Lord Mowbray and Stourton

My Lords, is not the imbalance between imports and exports in the manufacturing industry partly perhaps due to the citizens of the United Kingdom? If some of us bought fewer foreign cars, televisions, perfumes, calculators, etc., is it possible that there might be quite a considerable difference in the figures?

Lord Strathclyde

My Lords, to a certain extent my noble friend is of course correct. However, two-thirds of imports are of capital goods, intermediate goods, and semi-finished manufactures. These will be used to redirect the British economy enabling it to export more in the future.

Lord Hatch of Lusby

My Lords, the noble Lord answered my noble friend Lord Stoddart in relation to the report of the Select Commmittee of this House and said that some of the advice from committees was wrong. But is it not the case that the report to which my noble friend referred was much more accurate than the forecast of the Chancellor of the Exchequer last year? He forecast a deficit of £4 billion when it was in fact more than three times that figure.

Lord Strathclyde

My Lords, that could well be true but last year an enormous number of economists were wrong.

Lord Dean of Beswick

My Lords, in his reply to me the noble Lord chose to remind me that the last Labour Government was in office 10 years ago. Would he take time out to remind the Ministers of Her Majesty's Government of that?

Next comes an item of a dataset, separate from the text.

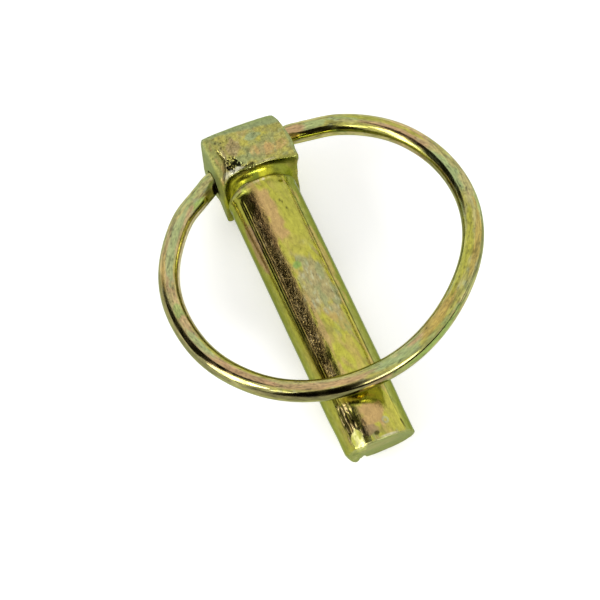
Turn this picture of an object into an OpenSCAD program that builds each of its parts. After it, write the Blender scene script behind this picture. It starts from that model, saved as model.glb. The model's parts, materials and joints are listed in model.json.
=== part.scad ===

They seem to be more intent than anybody on using that fact when it suits them. What does he think of today's published figures to the effect that the annual increase in the cost of raw materials and fuel to manufacturing industry has risen to 6.5 per cent? What effect will that have on competition with our overseas competitors?

Lord Strathclyde

My Lords, it is up to industry to decide how it reorganises its costs. What I believe counts is that a product should be well designed, well marketed, of good quality, made by a well-managed firm and a skilled workforce.